マイク・ポンペオ元米国務長官が、旧統一教会(世界平和統一家庭連合)の韓鶴子(ハン・ハクチャ)総裁ら宗教団体に対する韓国の特別検察チームの捜査状況に懸念を示した。
しかし法曹界の一部では、政治圏と結託した宗教団体による請託性金品の授受疑惑に関連し、「『宗教の自由』という名が腐敗犯罪を免れる例外理由にはなり得ない」との指摘が出ている。
ポンペオ元長官は9月4日、X(旧ツイッター)を通じて「韓国で宗教指導者である韓鶴子総裁を対象にした法的措置は非常に憂慮すべきことだ」と述べ、「宗教の自由への侵害が深まることは、韓国が支持すべき民主主義の原則を裏切ることだ」と主張した。

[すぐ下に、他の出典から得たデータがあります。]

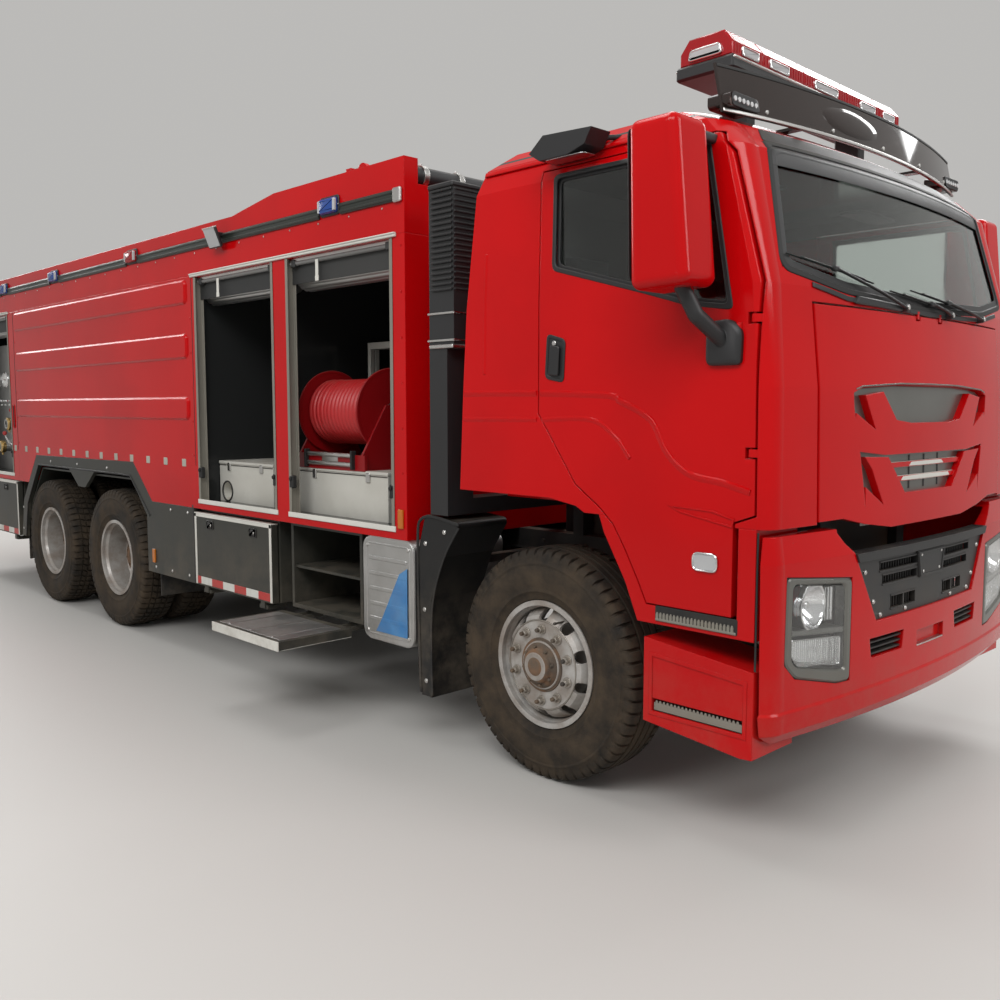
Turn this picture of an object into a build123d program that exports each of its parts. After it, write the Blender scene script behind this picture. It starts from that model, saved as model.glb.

ポンペオ元長官は、ドナルド・トランプ大統領政権第1期(2018~2021年)に国務長官を務めた人物で、教団関係者がアメリカ政府高官らに接触しているとの分析も出ている。
ミン・ジュンギ特別検察チームは9月1日、韓鶴子総裁側に召喚調査を通知した。
韓鶴子総裁には、世界平和統一家庭連合世界本部長(2020~2023年)を務めたユン・ヨンホ氏が、巫俗人「コンジン法師」ことチョン・ソンベ氏を通じて、キム・ゴンヒ前大統領夫人に高額の贈り物を渡す際に関与した疑い、また第20代大統領選挙当時に「親・尹錫悦(ユン・ソンニョル)系」とされる「国民の力」のクォン・ソンドン議員に政治資金を提供し、尹錫悦政権に旧統一教会の支援を要請した疑惑などがもたれている。

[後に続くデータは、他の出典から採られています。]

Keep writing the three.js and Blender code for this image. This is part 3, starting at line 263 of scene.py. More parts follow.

これに先立ち、トランプ大統領は8月25日の日米首脳会談を前に、ソーシャルメディアで「韓国では今何が起きているのか。粛清(purge)や革命のように見える」と発言。その後、ホワイトハウス執務室で李在明(イ・ジェミョン)大統領との会談で、「情報当局から(韓国で)教会への押収捜索があったと聞いており、もし事実なら非常に悪いことだ」と述べた。
ただし李在明大統領から説明を受けると、「誤解があったと確信する」と語った。
アメリカの主要人物らが、相次いで宗教団体に対する韓国内の捜査状況に言及した形だ。しかし法曹界は、宗教の自由を前提としながらも、宗教団体が腐敗犯罪に走った場合、捜査を免れる例外にはならないとの立場を示している。

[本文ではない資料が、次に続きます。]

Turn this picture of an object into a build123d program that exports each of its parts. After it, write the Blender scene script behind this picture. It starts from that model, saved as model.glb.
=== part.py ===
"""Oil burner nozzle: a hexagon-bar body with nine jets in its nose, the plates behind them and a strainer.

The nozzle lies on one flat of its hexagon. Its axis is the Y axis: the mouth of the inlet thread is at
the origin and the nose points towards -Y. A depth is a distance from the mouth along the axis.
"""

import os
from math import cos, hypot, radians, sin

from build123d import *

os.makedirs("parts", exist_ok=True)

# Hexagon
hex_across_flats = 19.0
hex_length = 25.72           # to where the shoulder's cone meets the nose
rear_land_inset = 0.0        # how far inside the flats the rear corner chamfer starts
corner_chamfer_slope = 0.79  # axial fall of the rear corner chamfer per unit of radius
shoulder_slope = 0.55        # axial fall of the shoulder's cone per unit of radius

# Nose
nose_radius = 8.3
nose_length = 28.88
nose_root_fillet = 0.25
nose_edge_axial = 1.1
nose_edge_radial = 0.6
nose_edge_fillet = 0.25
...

首都圏所在のあるロースクール教授(匿名希望)は「宗教団体や政党の自由は保障されなければならない以上、強制捜査が過度に行われてはならない」としつつも、「しかし現在までの調査結果では、腐敗犯罪に関与した疑いがある世界平和統一家庭連合の場合、物品や場所が特定された状況で押収捜索が進められた」と説明した。
刑事事件専門の法律家も「世界平和統一家庭連合そのものを狙った捜査ではなく、政治圏と結託した宗教団体の腐敗犯罪の有無が争点だ」と述べた。
特検の調査結果によれば、ユン・ヨンホ氏は第20代大統領選前にクォン・ソンドン議員と会い、教団の選挙支援などを提案し、その後、韓鶴子総裁の承認を得てクォン・ソンドン議員に金品を提供した。
またキム・ゴンヒ夫人は、2022年4~7月にユン・ヨンホ氏がチョン・ソンベ氏を通じて3回にわたり渡したネックレスやバッグなど総額8239万ウォン(約830万円)相当の贈り物を受け取り、同年7月15日にユン・ヨンホ氏に電話をかけ、「感謝の気持ち」を伝えたとされる。
起訴状には「(キム・ゴンヒ夫人が)『大韓民国政府として統一教会を助けるために努力している』という趣旨の発言をした」との内容も盛り込まれた。
特検チームは8月29日、旧統一教会関連の疑惑を含め、ドイツモータース株価操作、公認介入などの容疑(資本市場法違反など)でキム・ゴンヒ夫人を起訴・拘束した。キム・ゴンヒ夫人の公訴事実は、裁判で扱われる予定だ。
これまでに明らかになった調査結果だけを見ても、宗教団体についても対価性や公職者(尹錫悦前大統領)の認知の有無により、収賄罪や政治資金法違反容疑が適用され得ると複数の関係者は説明している。
旧統一教会側は、ユン・ヨンホ氏の請託など一連の事件について「ユン氏個人の逸脱」として線を引いている。